The Republican tax overhaul plan currently under construction in the White House and Capitol Hill includes a mandatory tax on the overseas earnings accumulated by U.S. corporations, according to three people briefed on the plan.
In his Missouri speech, Donald Trump singled out tax rules that encourage American companies to keep profits earned around the globe in the accounts of their foreign subsidiaries.
“By making it less punitive for companies to bring back this money, and by making the process far less bureaucratic and difficult, we can return trillions and trillions of dollars to our economy and spur billions of dollars in new investments in our struggling communities throughout our nation,” Trump said.
While many heard this as a call for a temporary tax holiday for overseas cash similar to one adopted during the Bush administration, sources briefed on the current plan–which is still being finalized–say the Trump plan will include an important and novel feature: the tax holiday will be mandatory.

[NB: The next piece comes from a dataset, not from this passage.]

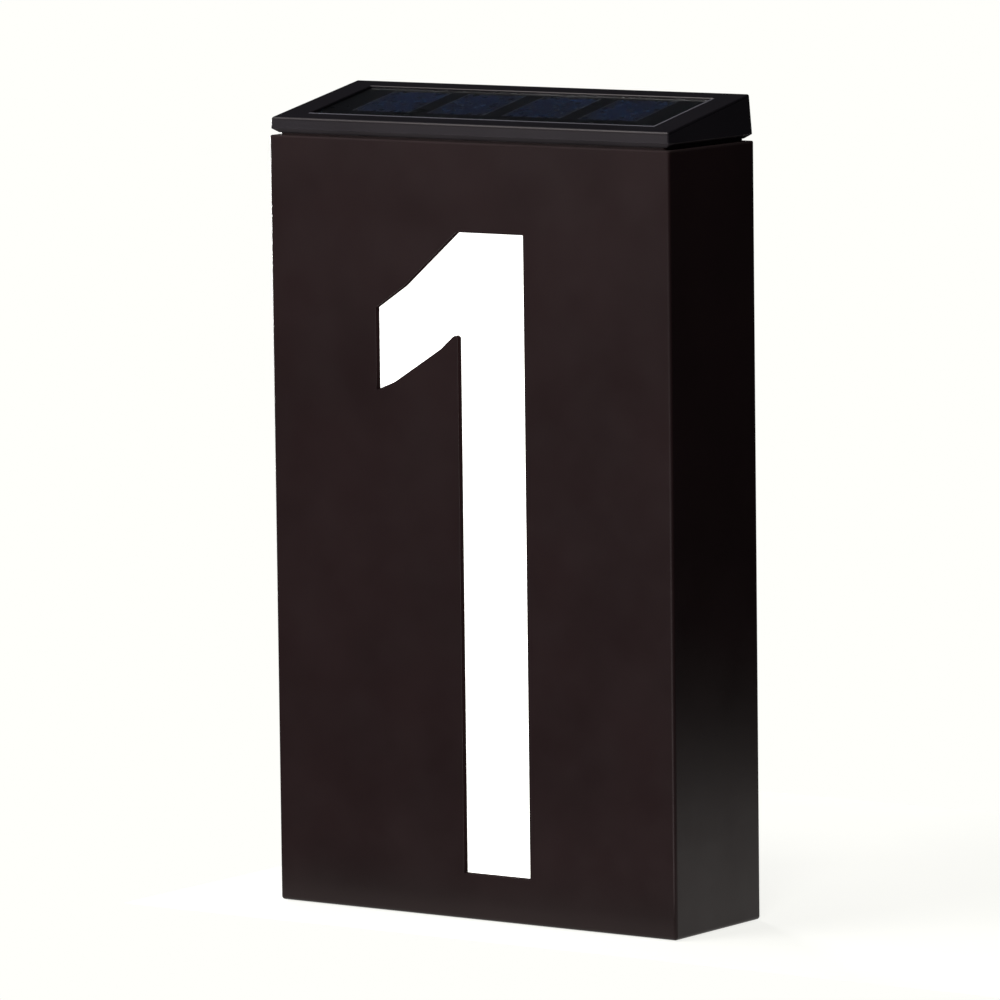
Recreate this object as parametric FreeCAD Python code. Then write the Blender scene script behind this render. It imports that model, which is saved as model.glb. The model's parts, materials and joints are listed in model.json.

Officially, the U.S. taxes multinational companies based in the U.S. on their earnings worldwide. When companies pay a lower tax on earnings abroad, they incur a tax liability for the difference between the foreign tax and the U.S. tax rate, which is the highest in the developed world. But because the taxes on foreign earnings do not come due until the profits are handed over to the U.S. parent company, an event known as repatriation, many large U.S. companies choose to leave the income in the foreign subsidiaries.

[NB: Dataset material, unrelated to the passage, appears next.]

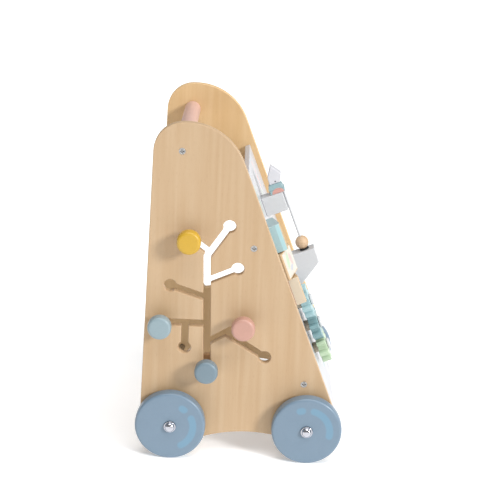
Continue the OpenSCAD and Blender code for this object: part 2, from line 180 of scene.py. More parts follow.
def placed(tree, group, feeds):
    """A node group put into a material."""
    made = tree.nodes.new("ShaderNodeGroup")
    made.node_tree = group
    for key, value in feeds.items():
        if isinstance(value, bpy.types.NodeSocket):
            tree.links.new(value, made.inputs[key])
        else:
            made.inputs[key].default_value = value
    return made.outputs


# Wood whose fibres run along the third coordinate: broad bands of early and late
# growth, fine lines, and short dark pores.
wood_figure, take, give = effect(
    "wood_figure",
    {"Place": ("Vector", None), "Pale": ("Color", (0.6, 0.4, 0.2, 1)), "Deep": ("Color", (0.4, 0.2, 0.1, 1)),
     "Pores": ("Float", 0.3)},
    {"Colour": "Color", "Height": "Float"},
)
bands = remap(wood_figure, grainy(wood_figure, take["Place"], (44.0, 44.0, 2.0), 2.0, 0.45, 1.3), 0.32, 0.68)
lines = remap(wood_figure, grainy(wood_figure, take["Place"], (170.0, 170.0, 6.0), 4.0, 0.6, 0.5), 0.30, 0.70)
pores = remap(wood_figure, grainy(wood_figure, take["Place"], (1500.0, 1500.0, 110.0), 1.0), 0.62, 0.72)
cloud = grainy(wood_figure, take["Place"], (7.0, 7.0, 3.0))
figure = maths(wood_figure, "MULTIPLY_ADD", bands, 0.5, maths(wood_figure, "MULTIPLY", lines, 0.32))
figure = maths(wood_figure, "MULTIPLY_ADD", cloud, 0.3, figure)
colour = mixed(wood_figure, remap(wood_figure, figure, 0.1, 1.0), take["Pale"], take["Deep"])
shade = mixed(wood_figure, 1.0, take["Deep"], (0.62, 0.52, 0.44, 1), "MULTIPLY")
dark = maths(wood_figure, "MULTIPLY", pores, take["Pores"])
wood_figure.links.new(mixed(wood_figure, dark, colour, shade), give["Colour"])
height = maths(wood_figure, "MULTIPLY_ADD", pores, -0.8, maths(wood_figure, "MULTIPLY", lines, 0.5))
wood_figure.links.new(height, give["Height"])

# Edges that hands and floors have rubbed: 1 on a rubbed edge, 0 elsewhere. The
# surface's normal is compared with the normal rounded over a small radius.
worn_edges, take, give = effect(
    "worn_edges", {"Place": ("Vector", None), "Amount": ("Float", 1.0)}, {"Mask": "Float"}
)
soft = add(worn_edges, "Bevel", {"Radius": 0.0014}, samples=4).outputs[0]
flat = add(worn_edges, "NewGeometry").outputs["Normal"]
match = add(worn_edges, "VectorMath", {0: soft, 1: flat}, operation="DOT_PRODUCT").outputs["Value"]
ragged = grainy(worn_edges, take["Place"], (130.0, 130.0, 130.0), 3.0, 0.6)
edge = maths(worn_edges, "MULTIPLY", remap(worn_edges, match, 0.99, 0.86), remap(worn_edges, ragged, 0.35, 0.62))
worn_edges.links.new(maths(worn_edges, "MULTIPLY", edge, take["Amount"]), give["Mask"])


def eased(name, node, width, segments=2, sharp=35):
    """A copy of a CAD node's surface: its loose triangles are joined, flat areas are made whole,
    and every edge sharper than the given angle is rounded over by the width."""
    shell = bmesh.new()
    shell.from_mesh(frame["nodes"][node].data)
    bmesh.ops.remove_doubles(shell, verts=shell.verts, dist=2e-5)
    bmesh.ops.dissolve_limit(shell, angle_limit=radians(0.6), verts=shell.verts, edges=shell.edges)
    mesh = bpy.data.meshes.new(name)
    shell.to_mesh(mesh)
    shell.free()
    mesh.shade_smooth()
    obj = bpy.data.objects.new(name, mesh)
    bpy.context.scene.collection.objects.link(obj)
    rounding = obj.modifiers.new("rounding", "BEVEL")
    rounding.width = width
    rounding.segments = segments
    rounding.limit_method = "ANGLE"
    rounding.angle_limit = radians(sharp)
    rounding.use_clamp_overlap = False
    rounding.miter_outer = "MITER_SHARP"
    shading = obj.modifiers.new("shading", "WEIGHTED_NORMAL")
    shading.weight = 60
    return obj


def settle(obj, body, slot, *nodes):
    """Puts a finished piece on its body, in place of the CAD nodes that it stands for."""
    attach(obj, body)
    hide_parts(*nodes)
    return obj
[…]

In popular jargon, this money is hoarded or “stashed abroad.” In reality, however, much of it is in U.S. bank accounts or invested in U.S. securities, including U.S. Treasury bonds. But because it has not been transferred to the parent company, it is considered to be held overseas as an accounting matter. This means it cannot be invested in the U.S. or used to pay dividends or buyback shares.
In an effort to encourage companies to repatriate these funds, Congress adopted a temporary tax holiday in 2004. Companies were offered a chance to repatriate funds under a 5.25 percent tax rate, much lower than the normal 35 percent corporate rate, subject to certain limitations and exceptions. Some 834 companies decided to take advantage of the holiday, bringing home more than $300 billion in profits.
Despite this, the Bush era program is now widely deemed to be a failure. Despite rules that attempted to discourage companies from using repatriated funds to buy back stocks, studies have shown that much of the repatriated funds were used for just this purpose. What’s more, critics say the move encouraged companies to keep profits earned after the holiday overseas in anticipation of a future tax holiday.
The plan currently under development differs because it would deem all foreign profits to have been repatriated, in effect removing the tax deferral for overseas profits. The deemed repatriated profits, however, would be subject to a preferential “transition” rate and would be payable over a number of years. This would raise revenues for several years as companies paid down the new tax liability, helping “pay for” lower corporate rates.
Those familiar with the plan say Treasury Secretary Steve Mnuchin hinted at the deemed redemption aspect in an interview Thursday with Steve Liesman of CNBC.
“We have one of the highest rates in the world. We have this concept of worldwide but with deferral. So it encourages companies to move their business offshore and keep their profits off shore,” Mnuchin said.
The deemed redemption tax can be seen as a way of “wiping the slate clean,” one person familiar with the matter said. It could be a step toward moving toward a territorial tax system, in which U.S. companies are no longer taxed by the U.S. government for profits overseas, although the complexity of moving to “territoriality” is still causing headaches by those developing the tax plan, the person said.
“What is most important is that we end up with a competitive rate and that we end up with a territorial system and that’s what we heard from literally hundreds and hundres of business people,” Mnuchin told CNBC.
The revenue-raising aspect of the “mandatory holiday” is one of the things that makes it particularly attractive, according to a person familiar with the matter. Although over the long-term, lower corporate tax rates would likely mean lower revenue, a ten-year repatriation window would likely be scored by congressional budget watchers as increasing revenues over the next ten years.
The longer time period would also give corporations more time to strategically deploy the profits, lower the incentive to use them for short-term financial engineering in the form of dividends and buybacks, one person said.
Proponents in the administration point out that coupling the repatriation holiday with a lower corporate rate should dampen the incentives for companies to once again start accumulating foreign profits in anticipation of a future holiday.
People briefed on the matter stressed that the plan is still a work-in-progress and might change significantly in the coming weeks as it gets “socialized”–meaning discussed with members of Congress.